She put her fur leggings and hand coverings in the bottom of the basket along with the fur-lined wrap now that she wore her summer wrap; she wouldn’t need them until next winter. She paused for a moment wondering where she would be next winter, but she did not care to dwell on that. She paused again when she picked up the soft supple leather cloak she had used to help support Durc on her hip when she carried him.
She didn’t need it; it was not necessary for her survival. She had only brought it with her because it was something that had been close to him. She held it to her cheek, then carefully folded it and put it in the basket. On top of it she put the soft, absorbent leather straps she took along to use during her menstrual flow. Next her extra pair of foot coverings went in. She went barefoot now, but still wore a pair when it was wet or cold, and they were wearing out. She was glad she had brought a second pair.
She checked her food next. There was one birchbark packet of maple sugar left. Ayla opened it, broke off a piece, and put it in her mouth, wondering if she’d ever taste maple sugar again after this was gone.
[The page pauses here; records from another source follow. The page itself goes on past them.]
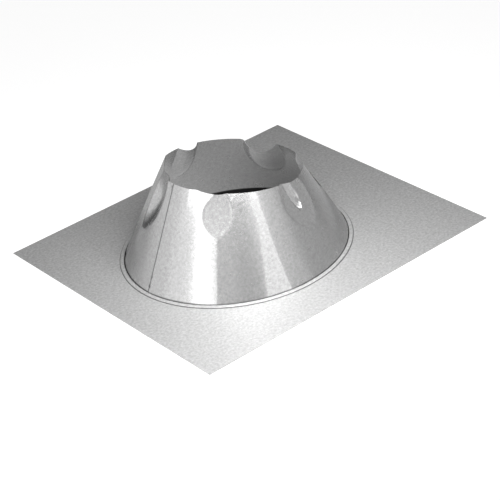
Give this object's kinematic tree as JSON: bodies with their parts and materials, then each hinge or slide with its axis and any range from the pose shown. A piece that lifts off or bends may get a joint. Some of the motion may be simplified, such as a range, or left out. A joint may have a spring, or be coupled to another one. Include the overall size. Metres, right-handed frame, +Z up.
{
  "type": "pipe flashing boot",
  "caption": "Sheet metal roof flashing: flat rectangular base sheet with a leaning, tapered cone that a flue or vent pipe passes through, centred by dents pressed into its rim.",
  "frame": {"origin": "middle of the base sheet, on its underside, where it lies on the roof", "axes": "+X along the long side of the base sheet, towards which the cone leans, +Y across it, +Z up from the roof"},
  "size_m": [0.61, 0.547, 0.1692],
  "materials": {
    "roof_sheet": "galvanised steel sheet with a fine spangle, satin",
    "cone_sheet": "galvanised steel sheet with a fine spangle, satin"
  },
  "bodies": {
    "root": {"base_plate": "roof_sheet", "cone": "cone_sheet"}
  },
  "joints": []
}
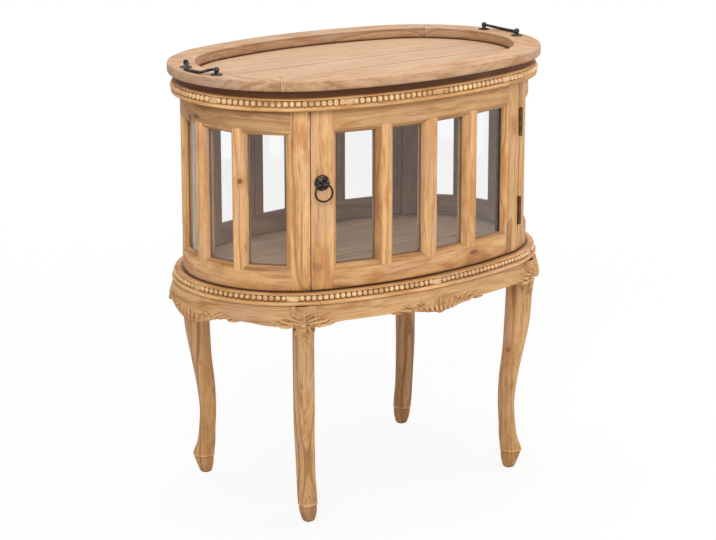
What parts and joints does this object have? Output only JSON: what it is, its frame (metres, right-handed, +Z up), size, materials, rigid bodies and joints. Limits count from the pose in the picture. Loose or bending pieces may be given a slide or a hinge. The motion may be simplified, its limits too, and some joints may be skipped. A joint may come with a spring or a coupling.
{
  "type": "bar cabinet",
  "caption": "Oval glazed wooden bar cabinet on carved cabriole legs, with one curved door, a ring pull and a lift-off tray top with drop handles.",
  "frame": {"origin": "on the floor, under the middle of the cabinet", "axes": "+X along the width towards the hinge side of the door, -Y out through the door, +Z up"},
  "size_m": [0.758, 0.494, 0.824],
  "materials": {
    "teak": "sanded, unvarnished",
    "glass": "clear, flat",
    "iron": "black, satin",
    "brass": "aged",
    "steel": "zinc plated",
    "catch": "moulded, matt"
  },
  "bodies": {
    "cabinet": {"leg_front_left": "teak", "leg_front_right": "teak", "leg_back_left": "teak", "leg_back_right": "teak", "apron_front": "teak", "apron_back": "teak", "apron_left": "teak", "apron_right": "teak", "corner_blocks": "teak", "base_board": "teak", "floor_board": "teak", "post_front_left": "teak", "post_front_right": "teak", "post_back_left": "teak", "post_back_right": "teak", "end_left_bottom_rail": "teak", "end_left_top_rail": "teak", "end_left_muntins": "teak", "end_left_beads": "teak", "end_left_glass": "glass", "end_right_bottom_rail": "teak", "end_right_top_rail": "teak", "end_right_muntins": "teak", "end_right_beads": "teak", "end_right_glass": "glass", "back_bottom_rail": "teak", "back_top_rail": "teak", "back_stiles": "teak", "back_muntins": "teak", "back_beads": "teak", "back_glass": "glass", "cornice": "teak", "top_board": "teak", "door_stop": "teak", "catch_magnet": "catch", "hinge_leaves_post": "brass", "hinge_pins": "brass", "hinge_screws_post": "steel"},
    "door": {"door_bottom_rail": "teak", "door_top_rail": "teak", "door_lock_stile": "teak", "door_hinge_stile": "teak", "door_muntins": "teak", "door_beads": "teak", "door_glass": "glass", "hinge_leaves_door": "brass", "hinge_screws_door": "steel", "catch_plate": "steel", "pull_rosette": "iron", "pull_nut": "iron"},
    "pull_ring": {"pull_ring": "iron"},
    "tray": {"tray_rim_front": "teak", "tray_rim_back": "teak", "tray_rim_left": "teak", "tray_rim_right": "teak", "tray_floor": "teak", "handle_posts": "iron", "handle_nuts": "iron"},
    "handle_left": {"handle_left": "iron"},
    "handle_right": {"handle_right": "iron"}
  },
  "joints": [
    {"name": "door_hinge", "type": "hinge", "parent": "cabinet", "child": "door", "pos_m": [0.24125, -0.18163, 0.593], "axis": [0, 0, 1], "range_deg": [0, 110]},
    {"name": "pull_ring_swing", "type": "hinge", "parent": "door", "child": "pull_ring", "pos_m": [-0.22446, -0.1973, 0.626], "axis": [-0.9418, 0.3363, 0], "range_deg": [-12, 85]},
    {"name": "tray_lift", "type": "slide", "parent": "cabinet", "child": "tray", "axis": [0, 0, 1], "range_m": [0, 0.25]},
    {"name": "handle_left_fold", "type": "hinge", "parent": "tray", "child": "handle_left", "pos_m": [-0.3445, 0, 0.819], "axis": [0, 1, 0], "range_deg": [0, 146]},
    {"name": "handle_right_fold", "type": "hinge", "parent": "tray", "child": "handle_right", "pos_m": [0.3445, 0, 0.819], "axis": [0, -1, 0], "range_deg": [0, 146]}
  ]
}
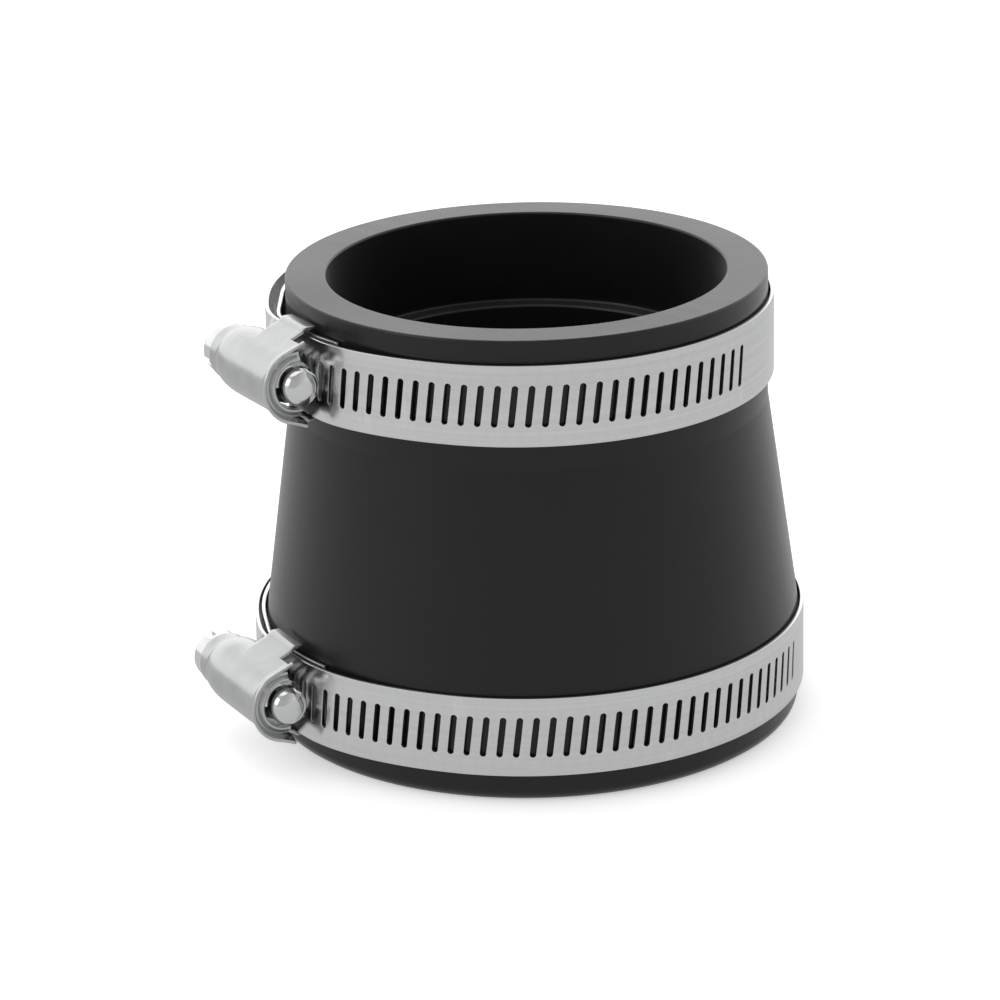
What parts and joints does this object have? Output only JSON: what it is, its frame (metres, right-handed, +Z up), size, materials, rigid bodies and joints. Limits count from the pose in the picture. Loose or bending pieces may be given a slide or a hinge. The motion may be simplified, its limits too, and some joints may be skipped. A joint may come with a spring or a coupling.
{
  "type": "flexible reducing pipe coupling",
  "caption": "Black rubber reducing sleeve with an open bore, clamped at each end by a slotted steel band with a worm screw in a stamped housing.",
  "frame": {"origin": "on the bore axis at the face of the large end, where the sleeve stands", "axes": "+Z up along the bore axis from the large end to the small end; +X to the right and +Y to the back when both screw tips face front left"},
  "size_m": [0.0973, 0.0866, 0.072],
  "materials": {
    "rubber": "matt moulded black rubber",
    "band_steel": "stainless strip, brushed along its length",
    "housing_steel": "satin pressed stainless steel",
    "saddle_steel": "stainless strip, brushed along its length",
    "screw_steel": "bright plated steel"
  },
  "bodies": {
    "sleeve": {"rubber_sleeve": "rubber"},
    "upper_clamp": {"upper_band": "band_steel", "upper_saddle": "saddle_steel", "upper_housing": "housing_steel"},
    "upper_screw": {"upper_screw": "screw_steel"},
    "lower_clamp": {"lower_band": "band_steel", "lower_saddle": "saddle_steel", "lower_housing": "housing_steel"},
    "lower_screw": {"lower_screw": "screw_steel"}
  },
  "joints": [
    {"name": "upper_clamp_swivel", "type": "hinge", "parent": "sleeve", "child": "upper_clamp", "pos_m": [0, 0, 0.0621], "axis": [0, 0, 1], "continuous": true},
    {"name": "upper_screw_turn", "type": "hinge", "parent": "upper_clamp", "child": "upper_screw", "pos_m": [-0.03795, -0.02107, 0.06213], "axis": [-0.4923, 0.8702, -0.0175], "continuous": true},
    {"name": "lower_clamp_swivel", "type": "hinge", "parent": "sleeve", "child": "lower_clamp", "pos_m": [0, 0, 0.01105], "axis": [0, 0, 1], "continuous": true},
    {"name": "lower_screw_turn", "type": "hinge", "parent": "lower_clamp", "child": "lower_screw", "pos_m": [-0.04152, -0.02389, 0.01165], "axis": [-0.4924, 0.8703, 0.0105], "continuous": true}
  ]
}
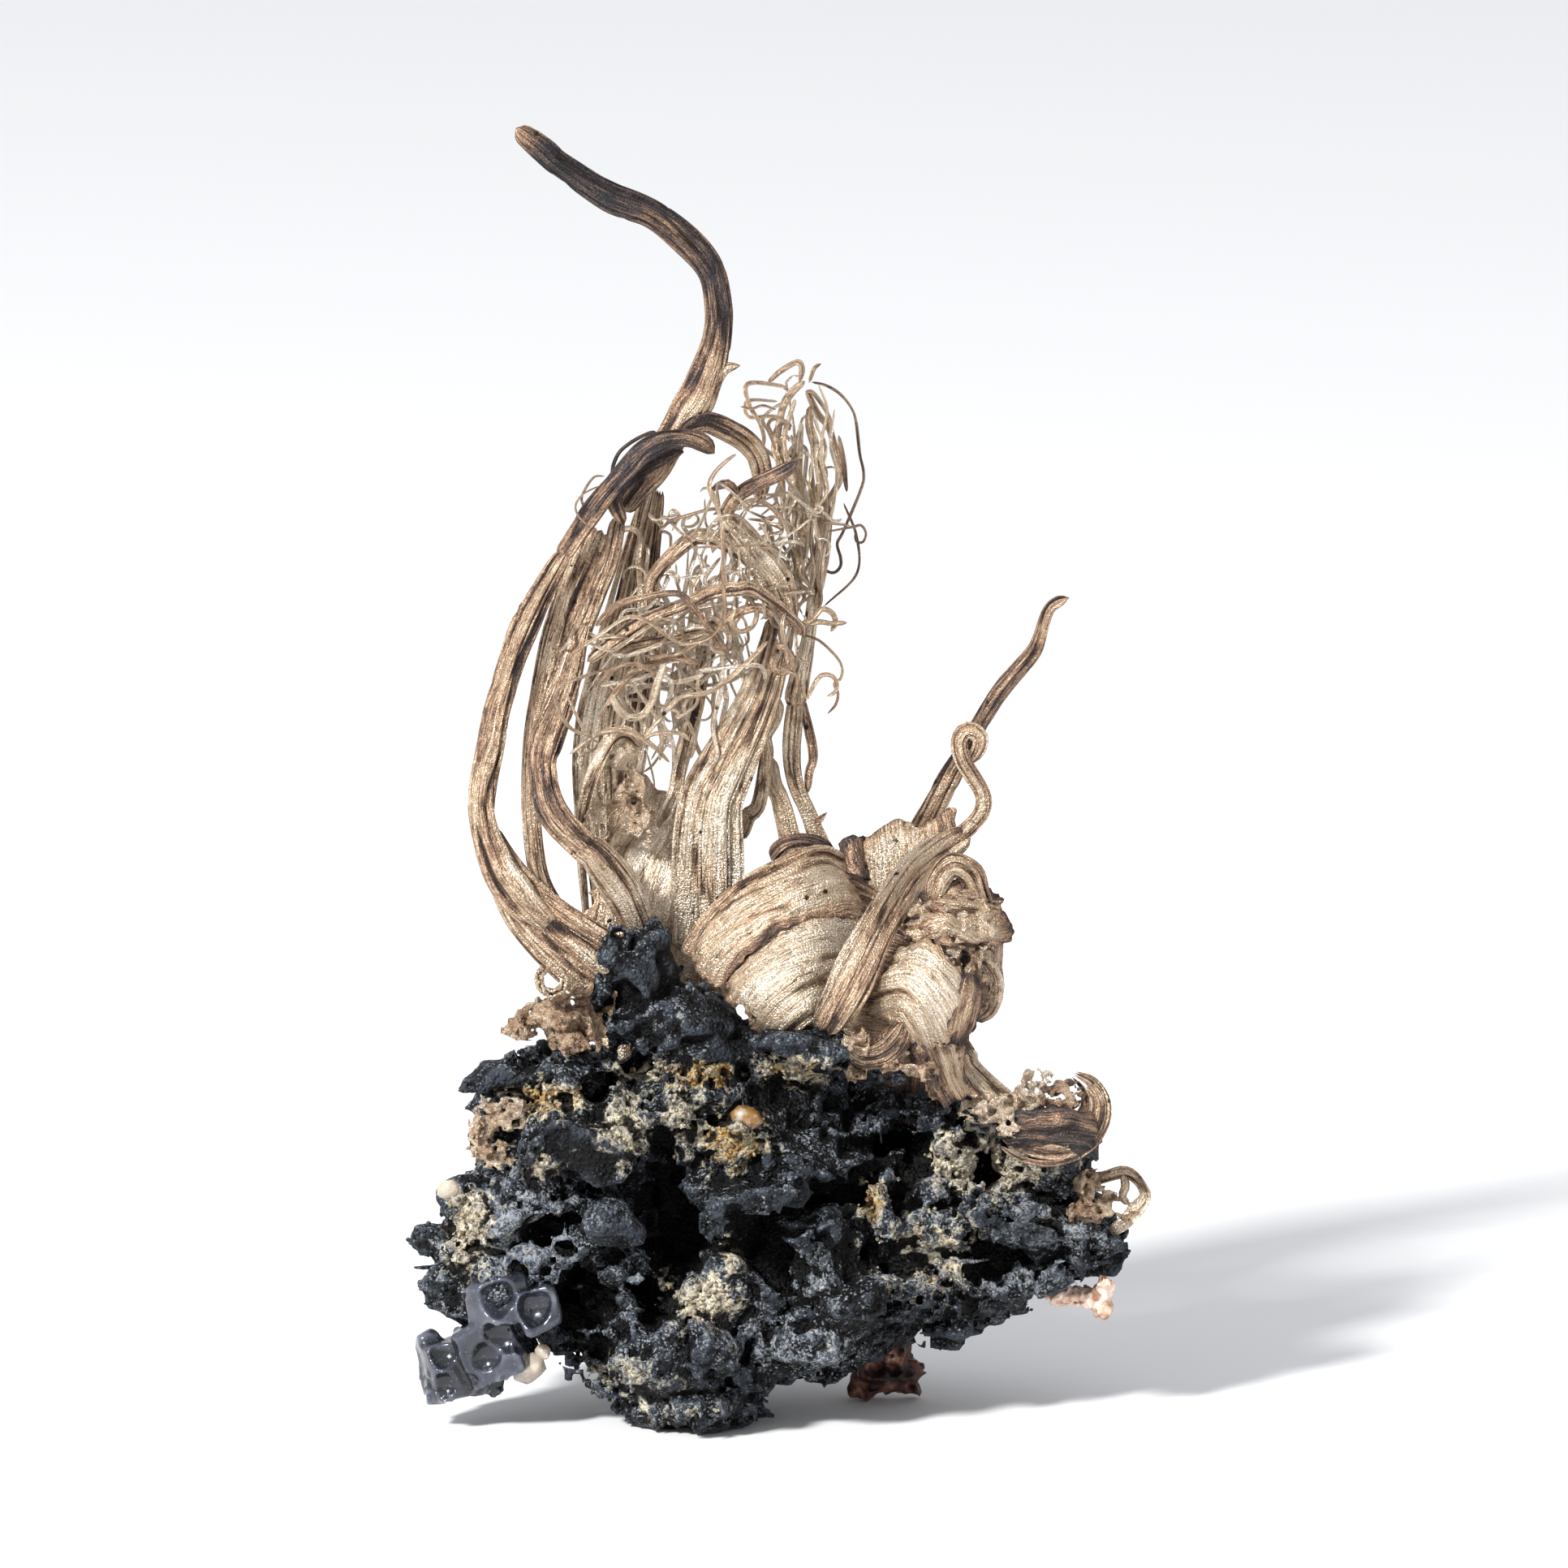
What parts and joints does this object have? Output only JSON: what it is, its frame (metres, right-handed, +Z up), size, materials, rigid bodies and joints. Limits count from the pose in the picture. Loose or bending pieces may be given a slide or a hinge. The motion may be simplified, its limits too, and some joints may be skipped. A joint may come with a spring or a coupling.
{
  "type": "native silver specimen",
  "caption": "Native silver wires, ribbons and curled leaves rising from a lumpy black acanthite matrix with cream and ochre crusts; a loose mineral specimen that stands on its matrix.",
  "frame": {"origin": "middle of the flat spot under the matrix that the specimen stands on", "axes": "+Z up, -Y towards the front face of the specimen, +X to the right seen from the front"},
  "size_m": [0.0459, 0.0257, 0.0819],
  "materials": {
    "native_silver": "satin, champagne-beige, striated",
    "tarnished_silver": "satin, dark grey-brown tarnish, striated",
    "acanthite": "rough blue-black with sparkling grains and pale dust",
    "acanthite_glassy": "glossy grey-black",
    "quartz": "milky to honey",
    "copper_crust": "rough dark red-brown"
  },
  "bodies": {
    "root": {"acanthite_crystals": "acanthite_glassy", "arch_ribbon": "tarnished_silver", "back_sheaf": "native_silver", "back_strand": "native_silver", "central_sheaf": "native_silver", "crumpled_knot": "native_silver", "curl_arch": "native_silver", "curly_wire": "tarnished_silver", "edge_crust_right": "native_silver", "foot_nugget": "copper_crust", "front_curl_strand": "native_silver", "grey_strand": "native_silver", "hanging_loop_wire": "native_silver", "head_loop_wire": "tarnished_silver", "head_wire_1": "native_silver", "head_wire_2": "native_silver", "head_wire_3": "native_silver", "head_wire_4": "native_silver", "head_wire_5": "native_silver", "hooked_ribbon": "native_silver", "leaf_back": "native_silver", "leaf_diagonal": "native_silver", "leaf_front": "native_silver", "left_bundle": "native_silver", "left_crumple": "native_silver", "left_crust": "native_silver", "left_outer_wire": "native_silver", "left_strap": "native_silver", "loop_ribbon_right": "native_silver", "loop_strand": "native_silver", "low_tangle_wire": "native_silver", "matrix": "acanthite", "neck_right": "native_silver", "outer_arc_wire": "tarnished_silver", "quartz_crystal_front": "quartz", "quartz_crystal_left": "quartz", "right_curl_wire": "native_silver", "right_stem": "native_silver", "rim_curl": "native_silver", "root_sheet": "native_silver", "sheaf_side_strand": "native_silver", "sheet_right": "native_silver", "spike_wire": "tarnished_silver", "spiral_curl": "native_silver", "stem_leg_inner": "native_silver", "stem_leg_pale": "native_silver", "stem_side_strand": "native_silver", "tall_wire": "tarnished_silver", "tangle_band_lower": "native_silver", "tangle_band_upper": "native_silver", "tangle_wire_grey": "native_silver", "tangle_wire_long": "native_silver", "top_hook_wire": "tarnished_silver", "twisted_fold": "tarnished_silver", "twisted_ribbon": "tarnished_silver", "wall_sheet": "native_silver"}
  },
  "joints": []
}
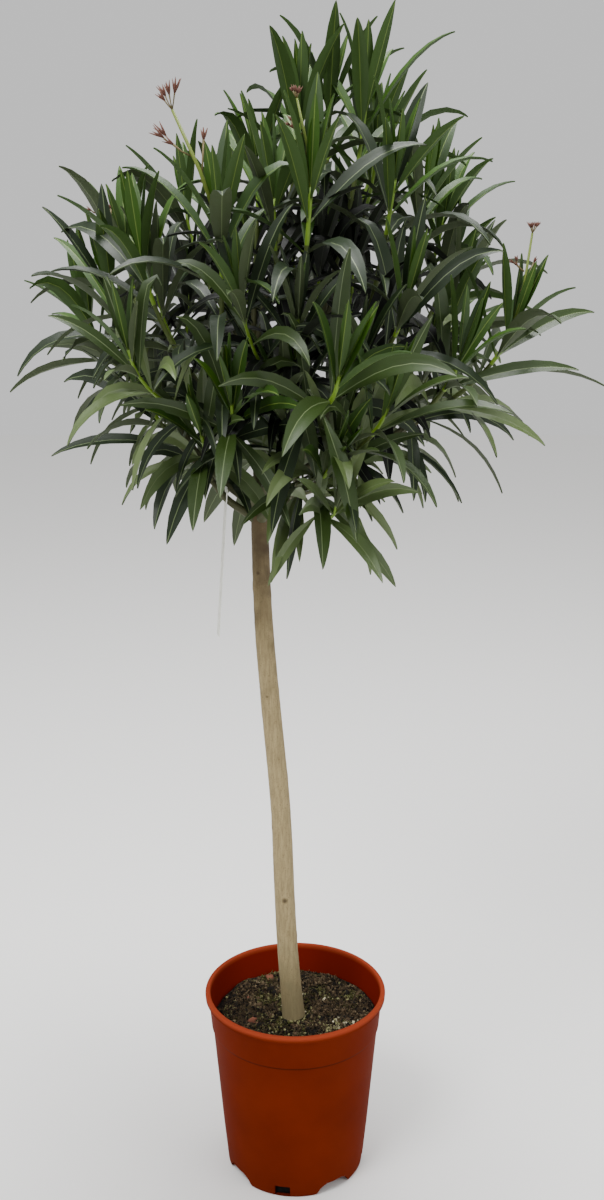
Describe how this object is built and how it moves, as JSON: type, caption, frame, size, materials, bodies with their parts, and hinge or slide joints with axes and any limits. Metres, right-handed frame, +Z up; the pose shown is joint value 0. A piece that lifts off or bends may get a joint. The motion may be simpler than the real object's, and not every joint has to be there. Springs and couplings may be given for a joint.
{
  "type": "potted oleander standard tree",
  "caption": "Narrow-leaved evergreen shrub grown as a small tree: round leafy crown on a bare slender stem, in a round plastic nursery pot.",
  "frame": {"origin": "on the ground under the middle of the pot, which is the bottom centre of the whole plant's box to within 8 mm", "axes": "+Z up along the plant's height; the side that the picture shows faces -Y"},
  "size_m": [0.6362, 0.6767, 1.3547],
  "materials": {
    "pot": "satin terracotta-coloured plastic",
    "potting_mix": "loose, matt",
    "bark": "smooth matt bark",
    "bough": "green matt bark",
    "foliage": "leathery, half matt",
    "label": "plain white, matt"
  },
  "bodies": {
    "root": {"pot": "pot", "soil": "potting_mix", "stem": "bark", "label": "label", "bough_low_left": "bough", "leaves_low_left": "foliage", "bough_front_low": "bough", "leaves_front_low": "foliage", "bough_back_low": "bough", "leaves_back_low": "foliage", "bough_right_low": "bough", "leaves_right_low": "foliage", "bough_left": "bough", "leaves_left": "foliage", "bough_front_left": "bough", "leaves_front_left": "foliage", "bough_right_back": "bough", "leaves_right_back": "foliage", "bough_front": "bough", "leaves_front": "foliage", "bough_back": "bough", "leaves_back": "foliage", "bough_upper_right": "bough", "leaves_upper_right": "foliage", "bough_upper_left": "bough", "leaves_upper_left": "foliage", "bough_top": "bough", "leaves_top": "foliage"}
  },
  "joints": []
}
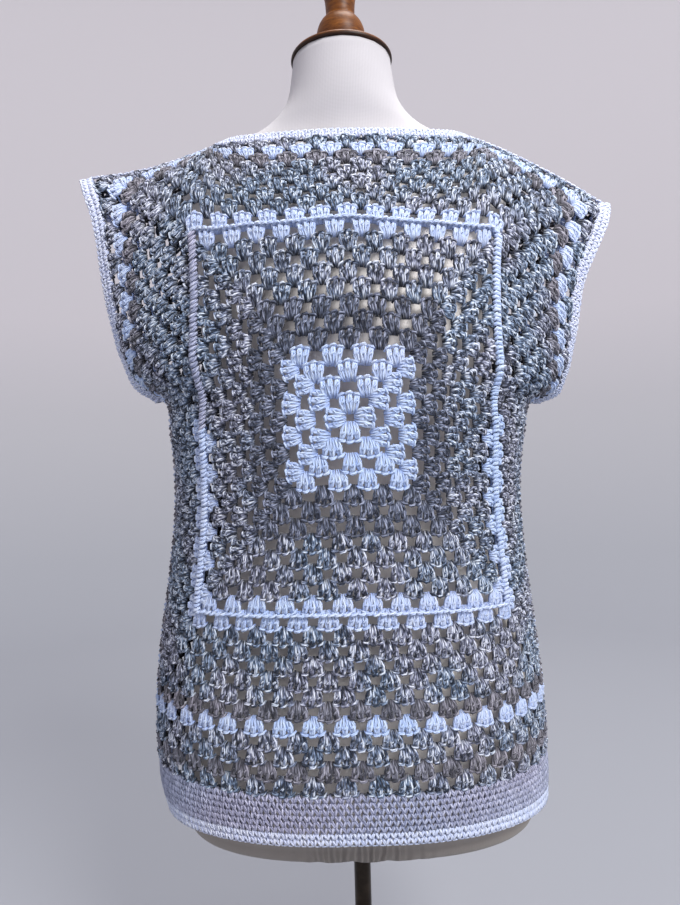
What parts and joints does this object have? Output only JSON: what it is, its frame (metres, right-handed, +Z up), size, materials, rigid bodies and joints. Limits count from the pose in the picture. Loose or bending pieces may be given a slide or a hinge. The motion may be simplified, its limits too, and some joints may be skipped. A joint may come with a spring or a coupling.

She still had several cakes of traveling food, the kind the men took when they went hunting, made of rendered fat, ground-up dried meat, and dried fruit. Thoughts of the rich fat made her mouth water. The small animals she killed with her sling were lean, for the most part. Without the vegetable food she collected, she would slowly starve on a diet of pure protein. Fats or carbohydrates in some form were necessary.